= Dirty Dishes =

American rock band

Dirty Dishes is a New York City-based American rock band founded by songwriter/singer/guitarist Jenny Tuite. Dirty Dishes' style is described as heavy-laden hooks blasting headfirst into speaker-shredding fuzz. Sonically the band has been compared to Smashing Pumpkins, My Bloody Valentine, Radiohead, and Sonic Youth.

== History ==
On January 27, 2015, Dirty Dishes released their debut album “Guilty” on Exploding in Sound Records. Recording for the album was split between Los Angeles, CA and Chelsea, MA.
The album was engineered by Chris Thompson and recorded in Thompson’s garage.
The album was well-received and described as "enduring a waking dream — it’s both a harrowing and totally beautiful experience” by Stereogum. "Dirty Dishes’ composition is refreshing and intense. Guilty is clearly the result of Tuite's significant growth as a songwriter, and is the kind of record that a band can build a following on."
The album cover is a photo of a school that expelled Tuite.

On January 28, 2015 the band released the music video for “Thank You Come Again” The video premiered on The A.V Club and was directed by Pat Bishop of the comedy group Women. The video was inspired by Tuite's experience working at grocery store in Silverlake.

On January 29, 2016 the band released the music video for "Guilty." The video premiered on Independent Music News, and was directed by The Current Sea, the creative team of Sarah Zucker and Brian Griffith.

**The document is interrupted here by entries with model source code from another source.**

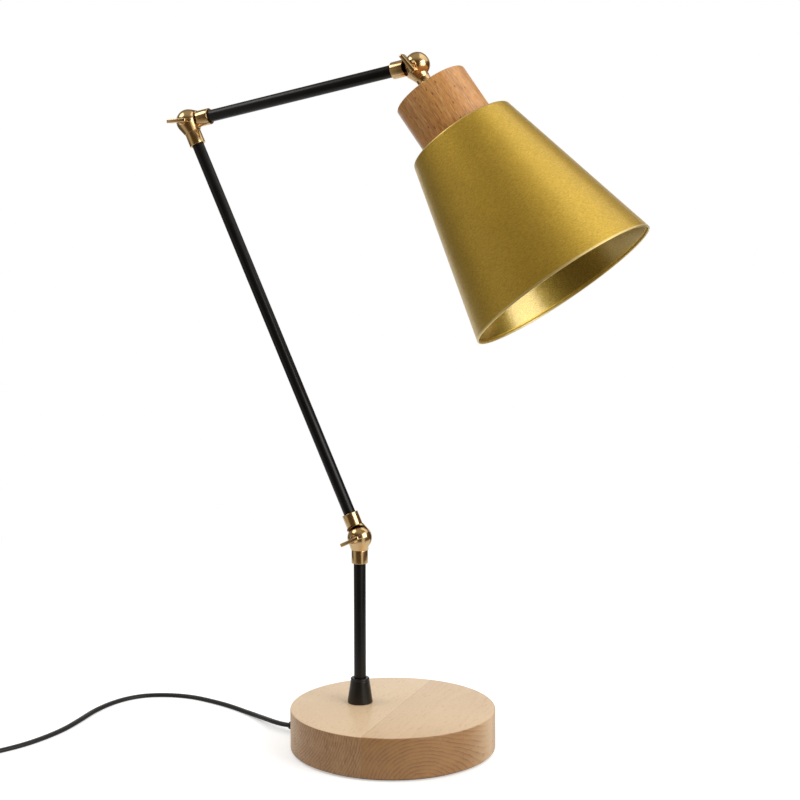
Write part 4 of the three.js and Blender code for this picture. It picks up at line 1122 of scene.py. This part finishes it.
down_stem = along(lower_pivot, -up)
down_lower = along(middle_pivot, -lower_way)
back_upper = along(upper_pivot, -upper_way)
head_start = along(upper_pivot, head_way)
place_half("fine_lower_front", -1, 0, down_stem, "base", "lower_joint_front_half")
place_half("fine_lower_back", 1, 0, lower_place, "lower_arm", "lower_joint_back_half")
place_half("fine_middle_front", -1, 0, down_lower, "lower_arm", "middle_joint_front_half")
place_half("fine_middle_back", 1, 0, upper_place, "upper_arm", "middle_joint_back_half")
place_half("fine_upper_front", -1, neck_shift, head_start, "head", "upper_joint_front_half")
place_half("fine_upper_back", 1, 0, back_upper, "upper_arm", "upper_joint_back_half")

# %% [markdown]
# The head's neck stands off-centre, so its collar comes close to the arm's at the end of the
# swing. Each collar is therefore cut by the other one's form as it lies at the joint's limit,
# on the other's side only. The form is made a little larger first, so that a gap stays.

# %% Room at the end of the head's swing
clearance = 0.12
clearance_scale = 1.02
cut_reach = 30
upper_joint = next(joint for joint in frame["joints"] if joint["name"] == "upper_joint")
swing_end = upper_joint["range_deg"][1]
to_limit = Matrix.Rotation(math.radians(swing_end), 4, "Y")


def make_room(name, side, own_place, other_place, other_shift, turn):
    """Cuts away what the other half's collar would meet once it has turned."""
    foot = cone_start[1] - clearance
    form = turned("cutter", eased([
        (0, foot), (cone_start[0], foot), *collar_outline(other_shift)[1:], (0, collar_reach),
    ], 4))
    wider = Matrix.Diagonal((clearance_scale, clearance_scale, 1, 1))
    moved(form, by(other_shift) @ wider)
    own_turn = own_place.to_3x3().inverted() @ turn.to_3x3() @ other_place.to_3x3()
    moved(form, own_turn.to_4x4())
    low, high = sorted((side * mating_gap, -side * cut_reach))
    combine(form, box((-cut_reach, low, -cut_reach), (cut_reach, high, cut_reach)), "INTERSECT")
    half = bpy.data.objects[name]
    form.matrix_world = half.matrix_world
    combine(half, form)
    smooth(half, joint_sharp)
    print(f"{name}: {len(half.data.polygons)} faces")


make_room("fine_upper_back", 1, back_upper, head_start, neck_shift, to_limit)
make_room("fine_upper_front", -1, head_start, back_upper, 0, to_limit.inverted())

# %% [markdown]
# ## Wing screws
#
# A wing screw clamps each joint. Its boss presses on the front half and its flat blade is
# turned by hand, so the three were left at three different angles. The blade is a plain stamped
# plate, so its corners are only a little round and its edges are just broken. A lathe form
# can't have a flat blade, so the blade is an outline raised to its thickness and joined on.

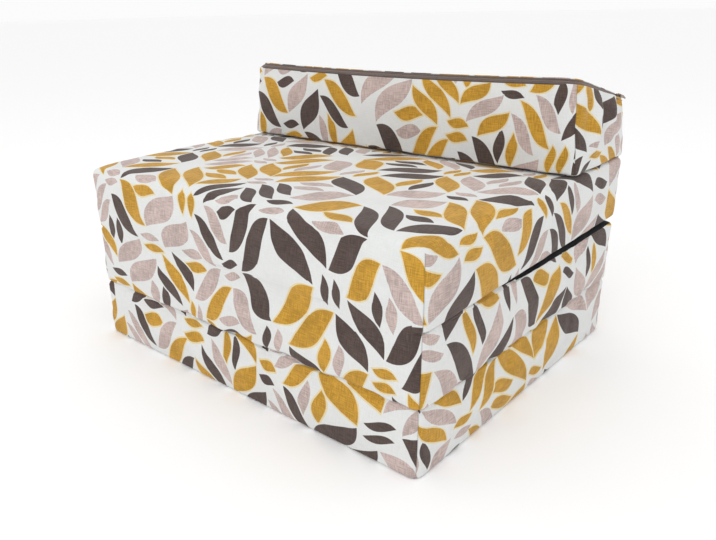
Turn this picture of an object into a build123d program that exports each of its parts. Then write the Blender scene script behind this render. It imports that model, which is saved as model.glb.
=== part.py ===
from build123d import *
from math import atan, cos, degrees, pi, sin, sqrt
import os

os.makedirs("parts", exist_ok=True)

# A fold-out chair bed: three equal foam pads and a foam wedge, each in a zipped
# fabric cover, joined by sewn hinges. Folded, the pads lie in a stack with the
# wedge on top as a headrest. Millimetres, X across, front at -Y, floor at Z = 0.

# Driving sizes of the pads, measured over their covers
pad_width = 700
pad_depth = 600
pad_thickness = 100
corner_radius = 16
top_edge_radius = 12
underside_edge_radius = 9
side_bulge = 3
side_draw = 2
seat_crown = 4.5
hidden_crown = 1.5
corner_drop = 1.5

# Headrest wedge, lower at the back and narrower at the top
headrest_depth = 200
headrest_front_height = 145
headrest_back_height = 96
headrest_lean = 10
headrest_front_bow = 3
headrest_corner_radius = 34
headrest_crown = 4
crown_reach = 36
crown_margin = 3
crown_sink = 1
zip_land = 10.5

# Sewn hinges. The seat springs open a little towards the back, by degrees
hinge_gap = 5
hinge_stand_off = 3
seat_tilt = 1.1
hinge_strip_reach = 17
hinge_strip_sink = 2.2
hinge_strip_depth = 9
hinge_strip_proud = 1.4
hinge_strip_margin = 8

# Cover cloth, and how far cutting tools run over
cover_thickness = 1.2
overrun = 10

# Zip fasteners, one in the left end of each pad and one round the headrest's top
pad_zip_margin = 40
zip_window = 12.4
tape_width = 24
tape_thickness = 1
coil_width = 5
coil_thickness = 2.4
coil_edge_radius = 0.6
stop_length = 4
top_stop_width = 1.6
stop_height = 3.6
headrest_zip_tail = 20
relief_width = 12.6
relief_clearance = 0.9

# Slider of a zip, with the bridge that holds its puller
slider_length = 12
slider_nose_width = 10
slider_tail_width = 8.4
slider_height = 6.4
slider_corner_radius = 1.8
slider_clearance = 0.4
bridge_length = 6.4
bridge_width = 1.8
bridge_height = 3.4
bridge_wall = 1.1
bridge_radius = 1.6
post_length = 3.6
post_width = 2.4

# Puller, a flat tab on a round bar that passes under the bridge
puller_length = 26
puller_width = 7
puller_thickness = 1.4
puller_tip_radius = 2.6
puller_bar_radius = 0.8
eye_length = 4.8
eye_width = 2.8
grip_hole_radius = 1.5
grip_hole_inset = 5

# Depths of the zip's layers below the cover's outer face
zip_middle = cover_thickness + tape_thickness / 2
tape_back = cover_thickness + tape_thickness
relief_depth = zip_middle + slider_height / 2 + relief_clearance
bridge_opening = bridge_height - bridge_wall
pad_zip_length = pad_depth - 2 * pad_zip_margin

# Slope of the headrest's top
headrest_fall = headrest_front_height - headrest_back_height
headrest_slope = atan(headrest_fall / headrest_depth)

# What a skin takes off a flattened edge, as a share of the skin's thickness
land_share = 2 - sqrt(2)


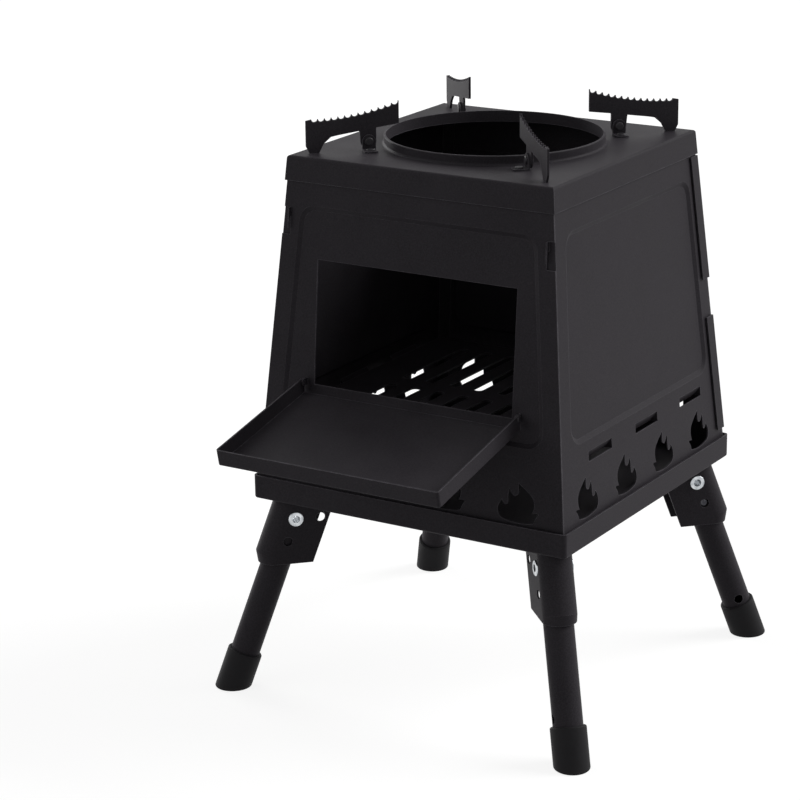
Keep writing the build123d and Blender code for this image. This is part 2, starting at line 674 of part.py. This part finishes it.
def make_door():
    """The door tray about its hinge axis, swung open, with its back end cut to the wall."""
    plate_low = DOOR_KNUCKLE_R - DOOR_WALL
    outer = slab((-DOOR_HALF, -DOOR_REACH, plate_low), (DOOR_HALF, DOOR_WALL, DOOR_KNUCKLE_R))
    outer = fillet(outer.edges().filter_by(Axis.Z).sort_by(Axis.Y)[:2], BASE_BEND_R)
    outer = fillet(outer.faces().sort_by(Axis.Z)[0].edges().sort_by(Axis.Y)[:-1], BASE_BEND_R / 2)
    hollow = slab(
        (-DOOR_HALF + SHEET, -DOOR_REACH + SHEET, plate_low + SHEET),
        (DOOR_HALF - SHEET, far, far),
    )
    door = outer - hollow
    above = slab((-far, 0, 0), (far, far, far)) - disc(DOOR_KNUCKLE_R, 2 * far, (-far, 0, 0), "X")
    door -= above
    door -= disc(DOOR_PIN_R + RUNNING, 2 * far, (-far, 0, 0), "X")
    door = Pos(0, door_axis_y, door_axis_z) * Rot(DOOR_TILT, 0, 0) * door
    behind = wall.location * slab((-far, -far, -far), (far, far, FIT))
    return door - behind


def make_door_pins():
    """Two rivets, fixed in the wall's lugs, that the door's side walls turn on."""
    inner = lug_x - SHEET / 2
    pin = disc(DOOR_PIN_R, DOOR_HALF + RUNNING - inner, (inner, 0, 0), "X")
    head = disc(DOOR_PIN_HEAD_R, DOOR_PIN_HEAD, (0, 0, 0), "X")
    head = fillet(head.edges().sort_by(Axis.X)[-1], DOOR_PIN_HEAD * 0.6)
    pin += Pos(DOOR_HALF + RUNNING, 0, 0) * head
    pin = Pos(0, door_axis_y, door_axis_z) * pin
    return Compound(children=[pin, mirror(pin, about=Plane.YZ)])


def make_base_tray():
    base = tray(BASE_SIZE / 2, BASE_HEIGHT, BASE_SHEET, BASE_CORNER_R, BASE_BEND_R, base_bottom)
    for turn in CORNERS.values():
        for side in (-rivet_side, rivet_side):
            base -= Rot(0, 0, turn) * disc(RIVET_R + RUNNING, far, (rivet_out, side, 0))
    return base


parts["base_tray"] = make_base_tray()
parts["front_panel"] = make_front_panel()
parts["back_panel"] = make_back_panel()
parts["right_panel"] = make_side_panel(0)
parts["left_panel"] = make_side_panel(180)
parts["fire_grate"] = make_grate()
parts["top_plate"] = make_top_plate()
parts["door_tray"] = make_door()
parts["door_pins"] = make_door_pins()
for corner, turn in CORNERS.items():
    side = EAR_SIDE[corner]
    diagonal = Rot(0, 0, turn)
    parts["leg_bracket_" + corner] = diagonal * make_leg_bracket()
    parts["leg_pivot_" + corner] = diagonal * make_leg_pivot()
    parts["leg_tube_" + corner] = diagonal * make_leg_tube()
    parts["foot_cap_" + corner] = diagonal * make_foot_cap()
    parts["lock_button_" + corner] = diagonal * make_lock_button()
    parts["lock_spring_" + corner] = diagonal * make_lock_spring()
    parts["support_bracket_" + corner] = diagonal * make_support_bracket(side)
    parts["support_pivot_" + corner] = diagonal * make_support_pivot(side)
    parts["pot_support_" + corner] = diagonal * make_pot_support()
parts["bracket_rivets"] = Compound(
    children=[
        Rot(0, 0, turn) * make_bracket_rivet(side)
        for turn in CORNERS.values()
        for side in (-1, 1)
    ]
)
parts["support_rivets"] = Compound(
    children=[Rot(0, 0, turn) * make_foot_rivet(EAR_SIDE[c]) for c, turn in CORNERS.items()]
)

# The origin is the middle of the ground that the open stove covers
reach = Compound(children=[parts["door_tray"].moved(Location()), *[
    parts["foot_cap_" + corner].moved(Location()) for corner in CORNERS
]]).bounding_box()
to_origin = Pos(-(reach.min.X + reach.max.X) / 2, -(reach.min.Y + reach.max.Y) / 2, 0)

os.makedirs("parts", exist_ok=True)
for name, shape in parts.items():
    export_step(to_origin * shape, f"parts/{name}.step")

print("moved by", to_origin.position)
print("ground to pivot", pivot_z, "tray underside", base_bottom, "floor", floor_z, "top", top_z)
print("door axis", door_axis_y, door_axis_z, "closes by", door_closing_angle)
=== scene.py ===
"""A folding camp fire pit: its paint, rivets, rubber and studio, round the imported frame."""

import json
import math

import bpy
from mathutils import Matrix, Vector

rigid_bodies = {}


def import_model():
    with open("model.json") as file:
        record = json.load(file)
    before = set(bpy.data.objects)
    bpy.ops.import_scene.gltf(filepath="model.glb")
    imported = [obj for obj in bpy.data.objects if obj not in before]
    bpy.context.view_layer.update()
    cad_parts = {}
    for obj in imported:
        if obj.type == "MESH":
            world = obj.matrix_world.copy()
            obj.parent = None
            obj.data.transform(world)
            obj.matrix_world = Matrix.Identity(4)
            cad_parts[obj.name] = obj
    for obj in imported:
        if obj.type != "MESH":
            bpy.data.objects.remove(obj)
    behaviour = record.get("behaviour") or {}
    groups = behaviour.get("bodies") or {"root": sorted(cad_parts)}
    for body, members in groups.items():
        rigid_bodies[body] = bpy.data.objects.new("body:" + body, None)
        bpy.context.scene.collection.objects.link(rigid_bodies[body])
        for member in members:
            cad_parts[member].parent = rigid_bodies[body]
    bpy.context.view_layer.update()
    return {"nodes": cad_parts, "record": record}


for leftover in list(bpy.data.objects):
    bpy.data.objects.remove(leftover)

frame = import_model()
MM = 0.001


def srgb(code):
    """An sRGB hex colour as the linear RGBA that the shaders take."""
    values = [int(code[i:i + 2], 16) / 255 for i in (1, 3, 5)]
    linear = [v / 12.92 if v <= 0.04045 else ((v + 0.055) / 1.055) ** 2.4 for v in values]
    return (*linear, 1.0)


def add(tree, kind, settings=None, inputs=None):
    """Adds one node, with its settings, and its sockets set or linked."""
    node = tree.nodes.new(kind)
    for name, value in (settings or {}).items():
        setattr(node, name, value)
    for name, value in (inputs or {}).items():
        if isinstance(value, bpy.types.NodeSocket):
            tree.links.new(value, node.inputs[name])
        else:
            node.inputs[name].default_value = value
    return node


def per_metre(size_mm):
    """Noise scale whose features are about this many millimetres across."""
    return 1 / (size_mm * MM)


def empty_material(name):
    material = bpy.data.materials.new(name)
    material.use_nodes = True
    material.node_tree.nodes.clear()
    return material, material.node_tree


def speckle(tree, place, size_mm, detail=2.0, roughness=0.5):
    """Noise with features of a real size, on the part's own coordinates."""
    return add(tree, "ShaderNodeTexNoise", {"noise_dimensions": "3D"}, {
        "Vector": place,
        "Scale": per_metre(size_mm),
        "Detail": detail,
        "Roughness": roughness,
    }).outputs["Fac"]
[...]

The video features an alien figurine taking a miniature fern out for a walk, eventually liberating the fern on a mountain overlooking Los Angeles, with psychedelic analog visuals.

On February 8, 2016 the band released their single "All of Me." The track premiered on Noisey, along with a long string of national U.S. tour dates.

== Discography ==
=== Studio albums ===

- Guilty (2015)

=== EPs ===

- The Most Tarnished Birds (2012)
- Dirty Dishes (2010)

=== Singles ===
- All of Me (2016)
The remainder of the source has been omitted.